I encourage my client organizations to nuke one policy a month, and if they're really hidebound, to make it one a week. That exercise requires them to think about and talk about which policies carry their weight and which hang around just because no one's bothered to dust off the policy manual and look at it, sometimes for years.

When I was a corporate person, we had a Quality department, and the Quality department created massive binders of forms and policies that allowed our company to get ISO certification and compete for Quality awards. What a joke -- the idea of binders full of policies somehow making an organization more Quality-minded is the worst kind of corporate inanity. The poor young man whose job it was to run from department to department, taking out pages from the never-looked-at binders and replacing them with new pages to be ignored and end up in landfills, soon got a nickname: Binder Boy. Do we really think Quality (or plain old quality) is a matter of filling binders with never-to-be-read policies and rules?

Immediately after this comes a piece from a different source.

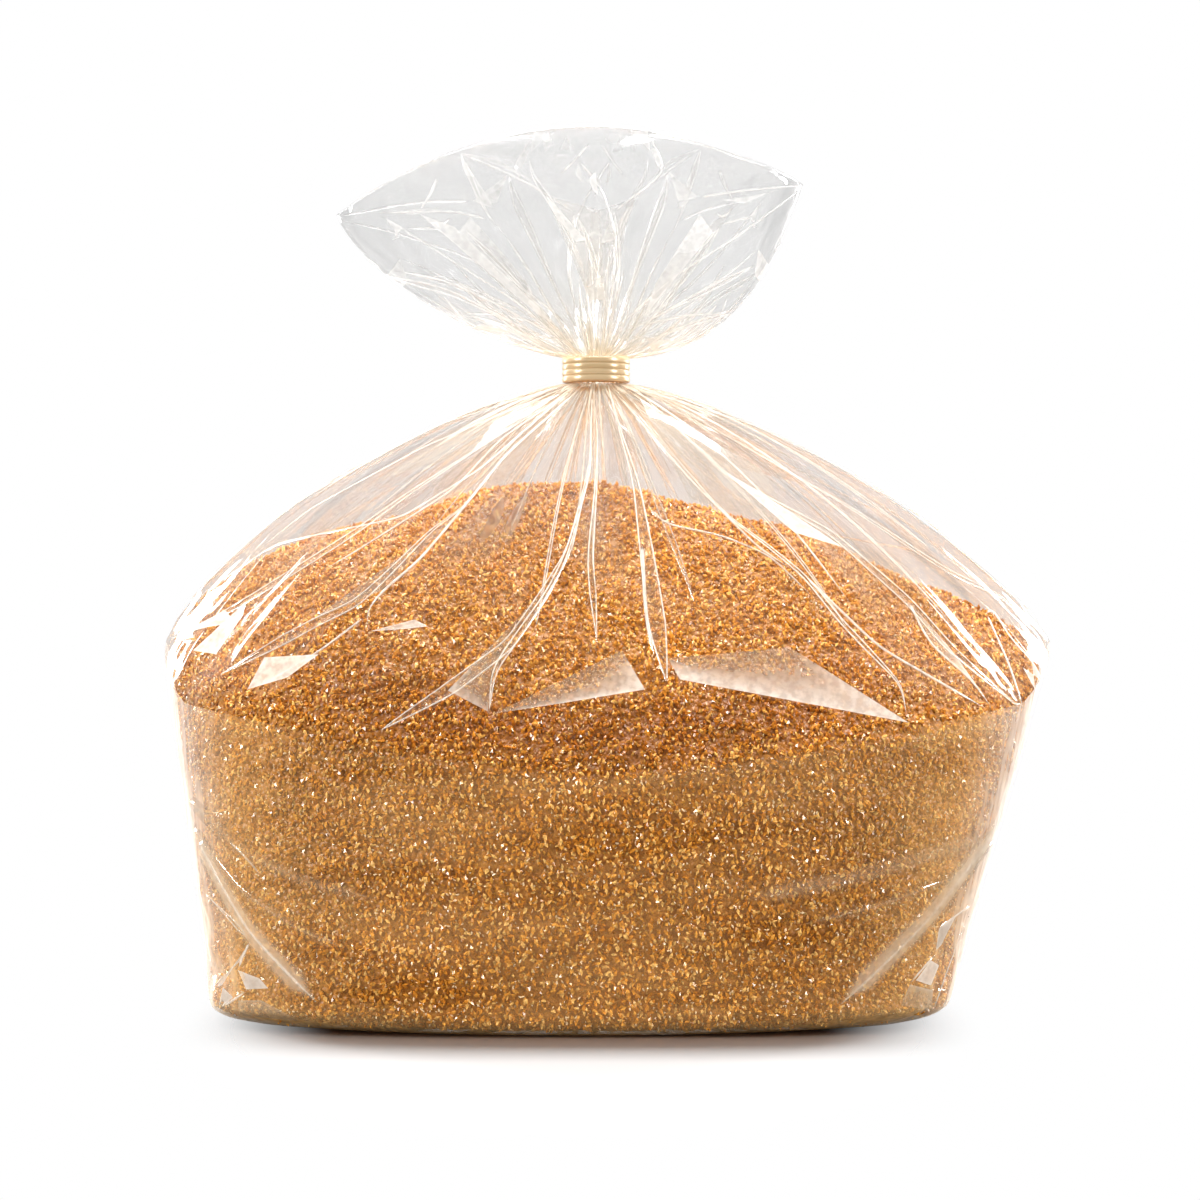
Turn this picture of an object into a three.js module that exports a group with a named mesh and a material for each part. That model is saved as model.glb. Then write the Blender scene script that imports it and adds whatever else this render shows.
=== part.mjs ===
// A tied clear bag of coarse brown sugar. The bag stands on a flat base, widens up to its
// shoulder, closes over the contents like a tent whose pleats run up to the neck, and opens
// again above the tie as a thin frill. Bag and contents are one closed body, and the tie is a
// ribbed band that goes round the neck.
// Millimetres. +Z is up, the front faces -Y, and the origin is on the floor under the middle.
import * as THREE from "three";

// The body, from the floor up to the shoulder.
const SHOULDER_HALF_WIDTH = 100.4;
const SHOULDER_HALF_DEPTH = 57;
const SHOULDER_SIDE_HEIGHT = 84;
const CORNER_DIP = 12; // how much lower the shoulder is at its corners than at its sides
const MIDDLE_DIP = 15; // how much lower again it is at the middle of the front and back
const CORNER_DEPTH_SHARE = 0.45; // where its corners are, as a share of the half depth
const SHOULDER_SQUARENESS = 2.5;
const BASE_HALF_WIDTH = 81.5;
const BASE_HALF_DEPTH = 46;
const BASE_SHIFT = -6.5; // the bag leans a little, so its base is left of its shoulder
const BASE_SQUARENESS = 3.4;
const FOOT_ROUNDNESS = 1.3; // how much less square the outline is right on the floor
const BASE_EDGE_HEIGHT = 6; // the rounding between the flat base and the walls
const BASE_EDGE_INSET = 8;
const EAR_ANGLE = 0.58; // the folded film at the base's four corners, from the bag's width line
const EAR_SPREAD = 0.16;
const EAR_HEIGHT = 8;
const EAR_REACH = 1;
const EAR_SHARPENING = 0.3; // the share of the base's rounding that is gone at an ear

// The tent, from the shoulder up to the neck.
const NECK_X = -2.7;
const NECK_RADIUS = 5.8;
const NECK_BOTTOM = 142.4;
const NECK_TOP = 148.7;
// Fullness of the curve from shoulder to neck, where 1 would be straight.
const TENT_POWER_FRONT = 1.16;
const TENT_POWER_LEFT = 1.39;
const TENT_POWER_RIGHT_LOW = 1.28;
const TENT_POWER_RIGHT_HIGH = 1.4;
const PLEAT_COUNT = 24;
const PLEAT_RELIEF = 2.3;

// The frill above the tie.
const FRILL_REACH_LEFT = 58.7;
const FRILL_REACH_RIGHT = 46.8;
const FRILL_REACH_DEPTH = 14;
const FRILL_TIP_LEFT = 180.8;
const FRILL_TIP_RIGHT = 187.6;
const FRILL_CROWN = 199.2;
const FRILL_FALL_LEFT = 1; // below 1, the rim falls away sooner from the crown to the tip
const FRILL_FALL_RIGHT = 0.85;
const FRILL_POWER_FRONT = 1.15;
const FRILL_POWER_LEFT = 1.42;
const FRILL_POWER_RIGHT_NECK = 1.95;
const FRILL_POWER_RIGHT_RIM = 1.15;
const FRILL_RUFFLES = 12;
const FRILL_RELIEF = 2;
const FRILL_WALL = 1.5;
const FRILL_MOUTH_TURN = 0.34; // where the frill's mouth ends, above the neck
const FRILL_MOUTH_FLOOR = 153.2;

// The band round the neck.
const BAND_BOTTOM = 142.9;
const BAND_TOP = 148.3;
const BAND_INNER_RADIUS = 6.2;
const BAND_OUTER_RADIUS = 7.45;
const BAND_RIBS = 4;
const BAND_RIB_RELIEF = 0.35;

// How finely the surfaces are divided.
const COLUMNS = 96;
const BODY_RINGS = 10;
const TENT_RINGS = 14;
const FRILL_RINGS = 10;
const MOUTH_RINGS = 7;
const BAND_SIDES = 48;
const RIB_STEPS = 5;

const QUARTER_TURN = Math.PI / 2;
const FULL_TURN = Math.PI * 2;

const mix = (from, to, share) => from + (to - from) * share;
const bump = (distance, spread) => Math.exp(-((distance / spread) ** 2));

// Goes evenly from -1 to 1 and back once for each whole number, so that folds have sharp lines.
function foldWave(place) {
  return 1 - 4 * Math.abs(place - Math.floor(place) - 0.5);
}

// A point of a rounded rectangle; the higher the squareness, the fuller its corners.
function outlinePoint(angle, halfWidth, halfDepth, squareness) {
  const across = Math.cos(angle);
  const deep = Math.sin(angle);
  const fullness =
    Math.abs(across) ** squareness + Math.abs(deep) ** squareness;
  const reach = fullness ** (-1 / squareness);
  return { x: halfWidth * across * reach, y: halfDepth * deep * reach };
}

// How near a direction is to one of the four base corners, from 0 to 1.
function earShare(angle) {
  const fromWidthLine = Math.asin(Math.abs(Math.sin(angle)));
  return bump(fromWidthLine - EAR_ANGLE, EAR_SPREAD);
}

// The shoulder falls steeply from the sides to the corners and gently on to the middle.
function shoulderHeight(angle) {
  const { x, y } = outlinePoint(angle, 1, 1, SHOULDER_SQUARENESS);
  const corner = Math.min(1, Math.abs(y) / CORNER_DEPTH_SHARE);
  const middle = 1 - Math.abs(x) ** 1.3;
  return SHOULDER_SIDE_HEIGHT - CORNER_DIP * corner - MIDDLE_DIP * middle;
}

// The wall of the body; share is 0 on the floor and 1 at the shoulder.
function bodyPoint(angle, share) {
  const z = share * shoulderHeight(angle);
  const up = z / SHOULDER_SIDE_HEIGHT;
  const edge = Math.max(0, 1 - z / BASE_EDGE_HEIGHT);
  const squareness =
    mix(BASE_SQUARENESS, SHOULDER_SQUARENESS, share) - FOOT_ROUNDNESS * edge;
  const rounding = BASE_EDGE_INSET * (1 - EAR_SHARPENING * earShare(angle));
  const inset = rounding * (1 - Math.sqrt(1 - edge ** 2));
  const swell = Math.sin(QUARTER_TURN * share);
  const ear = EAR_REACH * earShare(angle) * bump(z - EAR_HEIGHT, EAR_HEIGHT);
  const halfWidth = mix(BASE_HALF_WIDTH, SHOULDER_HALF_WIDTH, up) - inset + ear;
  const halfDepth =
    mix(BASE_HALF_DEPTH, SHOULDER_HALF_DEPTH, swell) - inset + ear;
  const { x, y } = outlinePoint(angle, halfWidth, halfDepth, squareness);
  return new THREE.Vector3(x + BASE_SHIFT * (1 - up), y, z);
}

// The tent; turn is 0 at the shoulder and a quarter turn at the neck.
function tentPoint(angle, turn) {
  const shoulder = bodyPoint(angle, 1);
  const neck = neckPoint(angle, NECK_BOTTOM);
  const right = mix(
    TENT_POWER_RIGHT_LOW,
    TENT_POWER_RIGHT_HIGH,
    turn / QUARTER_TURN,
  );
  const side = Math.cos(angle) < 0 ? TENT_POWER_LEFT : right;
  const power = mix(TENT_POWER_FRONT, side, Math.cos(angle) ** 2);
  const out = Math.cos(turn) ** (2 / power);
  const rise = Math.sin(turn) ** (2 / power);
  const point = new THREE.Vector3(
    mix(neck.x, shoulder.x, out),
    mix(neck.y, shoulder.y, out),
    mix(shoulder.z, neck.z, rise),
  );
  const unevenness = 1 + 0.45 * Math.sin(5 * angle + 0.8);
  const relief =
    PLEAT_RELIEF *
    unevenness *
    Math.sin(2 * turn) *
    foldWave((PLEAT_COUNT * angle) / FULL_TURN);
  return point.addScaledVector(slopeNormal(neck, shoulder), relief);
}

// The direction that stands square to the straight line from the neck to a shoulder point.
function slopeNormal(neck, shoulder) {
  const fall = shoulder.clone().sub(neck);
  const level = new THREE.Vector3(fall.x, fall.y, 0);
  const height = -fall.z;
  const length = level.length();
  return level.setLength(height).setZ(length).normalize();
}

function neckPoint(angle, z) {
  return new THREE.Vector3(
    NECK_X + NECK_RADIUS * Math.cos(angle),
    NECK_RADIUS * Math.sin(angle),
    z,
  );
}

// The frill; turn is 0 at the neck and a quarter turn at the rim. Its two tips point sideways.
function frillPoint(angle, turn) {
  const leftwards = Math.cos(angle) < 0;
  const sideness = Math.cos(angle) ** 2;
  const reach = leftwards ? FRILL_REACH_LEFT : FRILL_REACH_RIGHT;
  const tip = leftwards ? FRILL_TIP_LEFT : FRILL_TIP_RIGHT;
  const fall = leftwards ? FRILL_FALL_LEFT : FRILL_FALL_RIGHT;
  const right = mix(
    FRILL_POWER_RIGHT_NECK,
    FRILL_POWER_RIGHT_RIM,
    (turn / QUARTER_TURN) ** 2,
  );
  const sidePower = leftwards ? FRILL_POWER_LEFT : right;
  const power = mix(FRILL_POWER_FRONT, sidePower, sideness);
  const out = Math.sin(turn) ** (2 / power);
  const rise = 1 - Math.cos(turn) ** (2 / power);
  const neck = neckPoint(angle, NECK_TOP);
  const rim = new THREE.Vector3(
    NECK_X + reach * Math.cos(angle),
    FRILL_REACH_DEPTH * Math.sin(angle),
    mix(FRILL_CROWN, tip, sideness ** fall),
  );
  const ruffle =
    FRILL_RELIEF *
    out *
    (1 - sideness ** 2) *
    foldWave((FRILL_RUFFLES * angle) / FULL_TURN);
  return new THREE.Vector3(
    mix(neck.x, rim.x, out),
    mix(neck.y, rim.y, out) + ruffle * Math.sign(Math.sin(angle)),
    mix(neck.z, rim.z, rise),
  );
}

// The frill's inner side, a wall's thickness in from the outer side and above it.
function frillInnerPoint(angle, turn) {
  const point = frillPoint(angle, turn);
  const reach = Math.cos(angle) < 0 ? FRILL_REACH_LEFT : FRILL_REACH_RIGHT;
  const inward = new THREE.Vector3(
    -Math.cos(angle) / reach,
    -Math.sin(angle) / FRILL_REACH_DEPTH,
    0,
  );
  point.add(inward.setLength(FRILL_WALL));
  point.z = Math.min(point.z + FRILL_WALL, frillPoint(angle, QUARTER_TURN).z);
  return point;
}

function ring(pointAt) {
  return Array.from({ length: COLUMNS }, (_, column) =>
    pointAt((column / COLUMNS) * FULL_TURN),
  );
}

// Closes a stack of rings, listed from the floor up and back down the inside, with two end points.
function closedLoft(rings, firstEnd, lastEnd) {
  const places = [firstEnd, ...rings.flat(), lastEnd];
  const faces = [];
  const at = (level, column) => 1 + level * COLUMNS + (column % COLUMNS);
  for (let column = 0; column < COLUMNS; column++) {
    faces.push(0, at(0, column + 1), at(0, column));
    for (let level = 0; level < rings.length - 1; level++) {
      const lower = [at(level, column), at(level, column + 1)];
      const upper = [at(level + 1, column), at(level + 1, column + 1)];
      faces.push(lower[0], lower[1], upper[1], lower[0], upper[1], upper[0]);
    }
    const last = rings.length - 1;
    faces.push(at(last, column), at(last, column + 1), places.length - 1);
  }
  const geometry = new THREE.BufferGeometry();
  geometry.setFromPoints(places);
  geometry.setIndex(faces);
  geometry.computeVertexNormals();
  return geometry;
}

function makeBag() {
  const edgeHeights = [0, 0.08, 0.3, 0.6, 1];
  const lowestShoulder = shoulderHeight(QUARTER_TURN);
  const edgeShares = edgeHeights.map(
    (height) => (height * BASE_EDGE_HEIGHT) / lowestShoulder,
  );
  const rings = edgeShares.map((share) =>
    ring((angle) => bodyPoint(angle, share)),
  );
  for (let step = 1; step <= BODY_RINGS; step++) {
    const share = mix(edgeShares.at(-1), 1, step / BODY_RINGS);
    rings.push(ring((angle) => bodyPoint(angle, share)));
  }
  for (let step = 1; step <= TENT_RINGS; step++) {
    const turn = (step / TENT_RINGS) * QUARTER_TURN;
    rings.push(ring((angle) => tentPoint(angle, turn)));
  }
  rings.push(ring((angle) => neckPoint(angle, NECK_TOP)));
  for (let step = 1; step <= FRILL_RINGS; step++) {
    const turn = (step / FRILL_RINGS) * QUARTER_TURN;
    rings.push(ring((angle) => frillPoint(angle, turn)));
  }
  for (let step = MOUTH_RINGS; step >= 1; step--) {
    const turn = mix(FRILL_MOUTH_TURN, QUARTER_TURN, step / MOUTH_RINGS);
    rings.push(ring((angle) => frillInnerPoint(angle, turn)));
  }
  const underside = new THREE.Vector3(BASE_SHIFT, 0, 0);
  const mouthFloor = new THREE.Vector3(NECK_X, 0, FRILL_MOUTH_FLOOR);
  const sugarThroughFilm = new THREE.MeshStandardMaterial({
    color: 0xc08a50,
    roughness: 0.35,
    metalness: 0,
  });
  const bag = new THREE.Mesh(
    closedLoft(rings, underside, mouthFloor),
    sugarThroughFilm,
  );
  bag.name = "bag";
  return bag;
}

// A ring whose outer side has round ribs one above the other.
function makeNeckBand() {
  const height = BAND_TOP - BAND_BOTTOM;
  const profile = [new THREE.Vector2(BAND_INNER_RADIUS, 0)];
  const steps = BAND_RIBS * RIB_STEPS;
  for (let step = 0; step <= steps; step++) {
    const crown = Math.abs(Math.sin((Math.PI * step) / RIB_STEPS));
    const radius = BAND_OUTER_RADIUS - BAND_RIB_RELIEF * (1 - crown);
    profile.push(new THREE.Vector2(radius, (height * step) / steps));
  }
  profile.push(new THREE.Vector2(BAND_INNER_RADIUS, height), profile[0].clone());
  const satin = new THREE.MeshStandardMaterial({
    color: 0xd3b285,
    roughness: 0.35,
    metalness: 0.1,
  });
  const band = new THREE.Mesh(
    new THREE.LatheGeometry(profile, BAND_SIDES),
    satin,
  );
  band.name = "neck_band";
  band.rotation.x = QUARTER_TURN; // a lathe turns about Y, and the neck stands along Z
  band.position.set(NECK_X, 0, BAND_BOTTOM);
  return band;
}

const group = new THREE.Group();
group.add(makeBag(), makeNeckBand());

export default group;
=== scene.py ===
"""A tied clear bag of coarse golden-brown sugar, standing on a pale studio floor.

The film is modelled as a wall, a pleated tent over the sugar and a creased frill above the
neck band. The sugar is a mound with a grainy skin and loose crystals over it. The bag's sizes
are in millimetres, turned into metres where a mesh is made, and the lights' are in metres.
"""

import math

import bpy
import numpy as np
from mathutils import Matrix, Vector


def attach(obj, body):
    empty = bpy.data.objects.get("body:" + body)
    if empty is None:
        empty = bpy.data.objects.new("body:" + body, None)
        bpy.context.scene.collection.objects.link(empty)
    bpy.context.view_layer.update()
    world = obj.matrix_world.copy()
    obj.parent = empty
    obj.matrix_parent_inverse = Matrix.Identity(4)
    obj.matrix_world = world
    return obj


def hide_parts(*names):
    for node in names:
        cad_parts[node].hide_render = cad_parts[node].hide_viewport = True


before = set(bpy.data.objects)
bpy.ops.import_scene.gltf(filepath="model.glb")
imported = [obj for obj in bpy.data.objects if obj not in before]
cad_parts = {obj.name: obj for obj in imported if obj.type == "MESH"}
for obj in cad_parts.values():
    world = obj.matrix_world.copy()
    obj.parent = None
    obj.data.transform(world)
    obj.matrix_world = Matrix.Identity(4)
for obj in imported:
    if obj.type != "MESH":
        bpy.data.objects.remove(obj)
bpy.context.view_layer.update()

MM = 0.001
TURN = 2 * math.pi
QUARTER = math.pi / 2

# ---------------------------------------------------------------- sizes of the bag's form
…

If we care about quality, and energy, and trust, we'll talk about situations that arise, and handle them in context, the way people have done in every society since the dawn of time. We'll keep written policies to a minimum, to handle things like physical safety and discrimination and sexual harassment. The rest of what we need to do, we'll do on the ground, using our excellent brains and our pluck and instinct and collective problem-solving skills. Isn't that why we hire smart people, in the first place - to figure things out on the ground?